Mark Stivers
Executive director, California Tax Credit Allocation Committee
What’s the biggest change you’ve made to the 2015 qualified allocation plan (QAP), and why?
Treasurer John Chiang and his housing team took office in January 2015 and are currently reviewing California’s QAP with the goal of increasing the production of affordable housing while maximizing affordability. As a result of this change in leadership, the changes to California’s QAP for 2015 were relatively minor. Nonetheless, TCAC altered its QAP to:
- Include the state’s Veteran’s Housing and Homeless Prevention Program on the list of priority homeless assistance projects within the nonprofit set-aside.
- Apply the 15% senior housing goal within the rural set-aside.
- Allow higher early year cash flow if necessary for a 15th year positive cash flow.
- For purposes of meeting energy efficiency goals, permit new construction projects to achieve set percentages of a zero net energy standard and rehabilitation projects to count certain recent energy-efficiency improvements.
What trends are you seeing in your 9% and/or 4% credit low-income housing tax credit (LIHTC) programs?
California continues to see very strong pricing for federal credits, particularly in Community Reinvestment Act territories. Pricing averaged $1.04 across the entire portfolio of 2014 9% deals, with five projects receiving $1.15 or more.
Resyndications are also growing. In 2014, TCAC awarded credits to 33 resyndication projects, up from 26 awards in 2013. Nine of the 33 awards were 9% credit awards.
AB 952, enacted in 2013, permits TCAC to allocate state credits to special needs projects in Difficult Development Areas (DDAs). Coupled with a TCAC regulation change to designate all special needs housing as DDA projects, this allows such projects to get the 130% federal basis boost and access state credits. As a result, the volume of applications for 9% credits for special-needs projects increased significantly in 2014.

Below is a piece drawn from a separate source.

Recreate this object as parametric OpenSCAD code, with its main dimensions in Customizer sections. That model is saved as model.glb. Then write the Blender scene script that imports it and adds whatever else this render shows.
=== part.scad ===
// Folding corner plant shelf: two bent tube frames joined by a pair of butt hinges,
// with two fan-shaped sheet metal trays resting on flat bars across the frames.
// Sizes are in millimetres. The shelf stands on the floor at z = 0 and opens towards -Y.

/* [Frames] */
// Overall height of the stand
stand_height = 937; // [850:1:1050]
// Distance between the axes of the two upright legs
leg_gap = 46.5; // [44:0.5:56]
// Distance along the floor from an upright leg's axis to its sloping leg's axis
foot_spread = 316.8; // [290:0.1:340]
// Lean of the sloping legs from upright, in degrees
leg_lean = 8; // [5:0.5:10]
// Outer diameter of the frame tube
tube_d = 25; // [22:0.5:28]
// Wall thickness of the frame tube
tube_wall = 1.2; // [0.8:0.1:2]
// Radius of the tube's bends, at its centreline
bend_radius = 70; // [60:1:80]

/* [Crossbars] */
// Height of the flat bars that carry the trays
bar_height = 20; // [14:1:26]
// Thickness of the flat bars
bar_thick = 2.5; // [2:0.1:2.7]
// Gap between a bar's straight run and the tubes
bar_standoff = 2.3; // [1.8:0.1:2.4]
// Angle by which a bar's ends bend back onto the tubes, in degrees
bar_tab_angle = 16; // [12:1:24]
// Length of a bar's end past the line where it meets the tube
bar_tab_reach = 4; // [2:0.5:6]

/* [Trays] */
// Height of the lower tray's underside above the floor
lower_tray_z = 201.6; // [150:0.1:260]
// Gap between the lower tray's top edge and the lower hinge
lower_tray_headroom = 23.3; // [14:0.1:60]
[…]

What strategies are you implementing to preserve existing affordable housing?
Given California’s extreme housing shortage, our priority in the 9% program is new construction. Nonetheless, preserving existing affordable housing through the 4% program, and the 9% program when necessary, is very important. Treasurer Chiang is supporting legislation, AB 35, to increase the amount of state tax credits by $300 million annually to help fill gaps on 4% projects, which will make 4% preservation projects more feasible. This bill also proposes a 95% state credit on rehabilitation costs for projects that have high needs but minimal acquisition value to help fund repairs.
What is your agency doing to address cost containment?

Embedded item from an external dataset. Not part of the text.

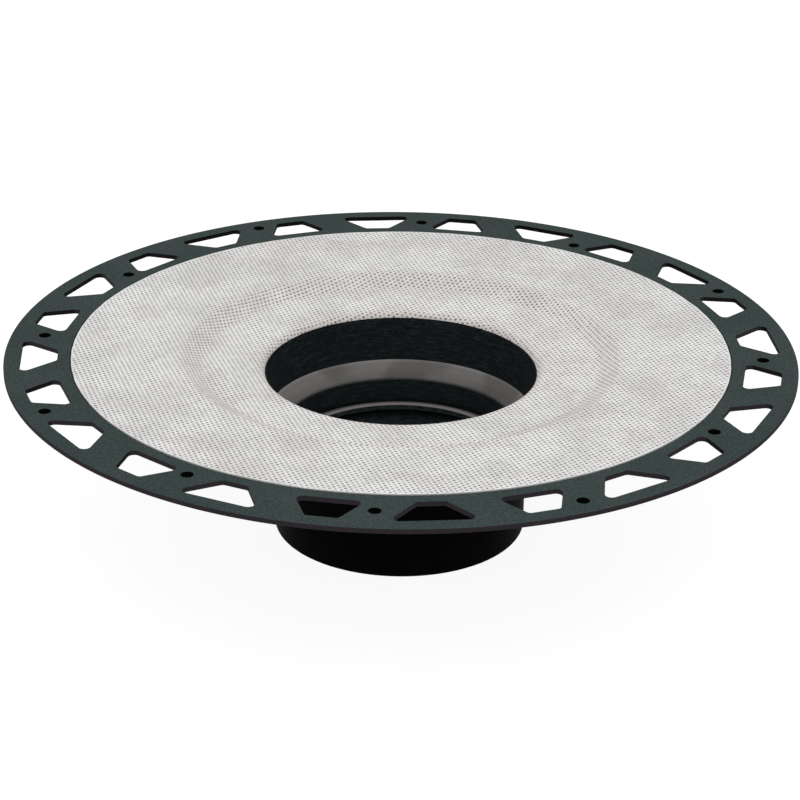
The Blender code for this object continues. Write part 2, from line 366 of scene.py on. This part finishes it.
def screw_hole_centres():
    """The middles of the screw holes: the same three places in every quarter turn."""
    centres = []
    for repeat in range(SCREW_HOLE_REPEATS):
        for radius, angle in SCREW_HOLE_PLACES:
            turn = angle + 2 * math.pi * repeat / SCREW_HOLE_REPEATS
            centres.append(Vector((radius * math.cos(turn), radius * math.sin(turn))))
    return centres


def rim_cutter():
    """All the rim's openings and screw holes as one tool. The screw holes narrow toward the bottom."""
    opening_levels = edge_levels(OPENING_EDGE)
    opening_levels += [(offset, -z) for offset, z in reversed(opening_levels)]
    hole_levels = edge_levels(SCREW_HOLE_EDGE)
    hole_levels += [(-SCREW_HOLE_TAPER, -PLATE_THICKNESS / 2 - below) for below in (0.0, CUT_CLEARANCE)]
    cuts = []
    for pair in range(OPENING_PAIRS):
        angle = 2 * math.pi * pair / OPENING_PAIRS
        cuts.append((trapezoid(WIDE_OUT_HALF_WIDTHS, angle), opening_levels))
        cuts.append((trapezoid(WIDE_IN_HALF_WIDTHS, angle + math.pi / OPENING_PAIRS), opening_levels))
    for centre in screw_hole_centres():
        cuts.append((circle(centre, SCREW_HOLE_RADIUS, HOLE_STEPS), hole_levels))
    middle = height(PLATE_THICKNESS / 2)
    vertices = []
    faces = []
    for outline, levels in cuts:
        count = len(outline)
        first = len(vertices)
        for offset, z in levels:
            vertices += [(point.x, point.y, middle + z) for point in widened(outline, offset)]
        faces.append([first + index for index in range(count)])
        for level in range(len(levels) - 1):
            upper = first + level * count
            lower = upper + count
            for index in range(count):
                after = (index + 1) % count
                faces.append((upper + index, lower + index, lower + after, upper + after))
        last = first + (len(levels) - 1) * count
        faces.append([last + index for index in reversed(range(count))])
    return new_object("rim_cutter", vertices, faces, None)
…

Addressing costs is a very challenging task in California where land costs are high and construction costs keep rising in booming employment markets. Nonetheless, TCAC recently adopted a policy whereby staff would not recommend a project for 9% credits if the total eligible basis exceeded 130% of the total adjusted threshold basis limits. To date, no application has exceeded that threshold.
As mentioned above, TCAC is currently reviewing its QAP with an eye toward how to contain costs further in order to increase production. Under consideration are ideas to: 1) relax minimum construction standards; 2) lower amenity thresholds; 3) expand the geographic definition for scattered-site projects; 4) incentivize reduced parking requirements; and 5) create greater cost-efficiency incentives through the tiebreaker and or the threshold scoring criteria. However, TCAC must also balance this goal with ensuring geographic equity and the competitiveness of special needs projects.
What advice do you have for developers applying for LIHTCs and/or other financing in your state? What’s a common mistake developers make when applying for funding?
California has very sophisticated development entities. As a result, we see few mistakes. In each round, however, we do reduce point and tiebreaker scores due to creative interpretations of our regulations. TCAC appreciates when developers raise interpretation questions with us prior to the application deadline so that projects enter the competition with a common understanding.
In addition, developers sometimes submit lengthy documents in an application without clearly explaining how the documents serve to meet a particular scoring or application requirement. Concise submittals that clearly respond to the requirement save time for both TCAC and the developer.